In relation to the visit of the Special Envoy, and the creation of a siege, arbitrary arrest of more than 50 Saharawi activists and comprehensive police violence in the streets of Western Sahara, Adala UK is deeply concerned by the ongoing repression on the freedom of the press in the occupied territories of Western Sahara. In relation to the urgent need of human rights monitoring, we note that the “media blockade” in the occupied territories of Western Sahara is tightening, and that self-censorship is the norm. According to witnesses,

“The Moroccan authorities instruct the local and national media channels not to cover the events or interview people who could criticize the political situation in Western Sahara in general.”

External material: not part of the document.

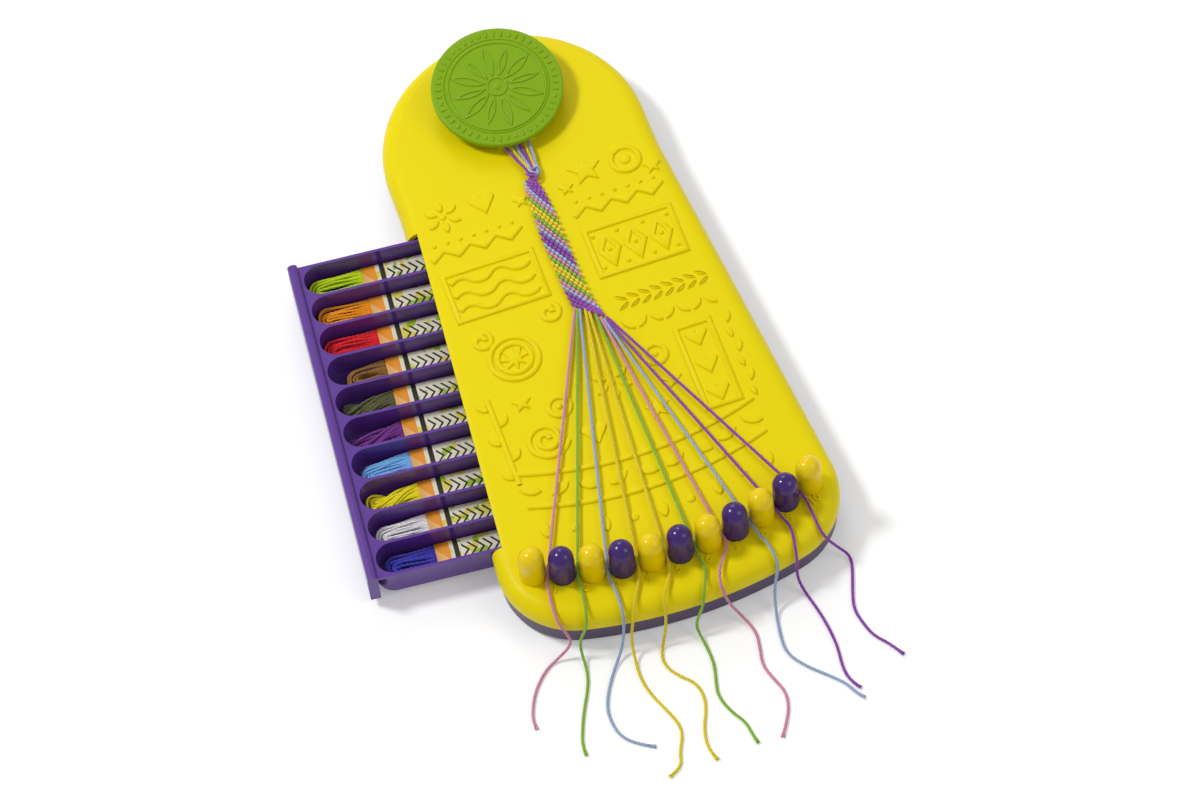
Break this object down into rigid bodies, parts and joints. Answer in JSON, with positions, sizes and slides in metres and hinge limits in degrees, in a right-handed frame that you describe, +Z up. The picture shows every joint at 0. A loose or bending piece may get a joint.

According to members of Adala UK, at least seven Saharawi journalists have been injured since the demonstrations began and at least three have had their equipment stolen, while the transmission of several websites and Facebook accounts and independent local news blogs that covered the demonstrations have been blocked or censored. Simultaneously, the Moroccan media is subjected to strict repression, and self-censorship is the norm. In the Moroccan media, demonstrators have been proclaimed as “traitors and saboteurs”, who received money from foreign powers, and cases of police violence have been denied.

Adala UK urges that due to the current “media blockade” in the occupied territories, with the expulsion of international observers and journalists, monitoring and reporting on the human rights situation in Western Sahara have become an almost impossible task.

Adala UK calls on the United Nations and the Security Council to extend the mandate of the United Nations Mission for the Referendum in Western Sahara (MINURSO) to include a mechanism to monitor the situation of human rights in Western Sahara, to ensure that human rights violations are reported and documented, and to end the current climate of impunity.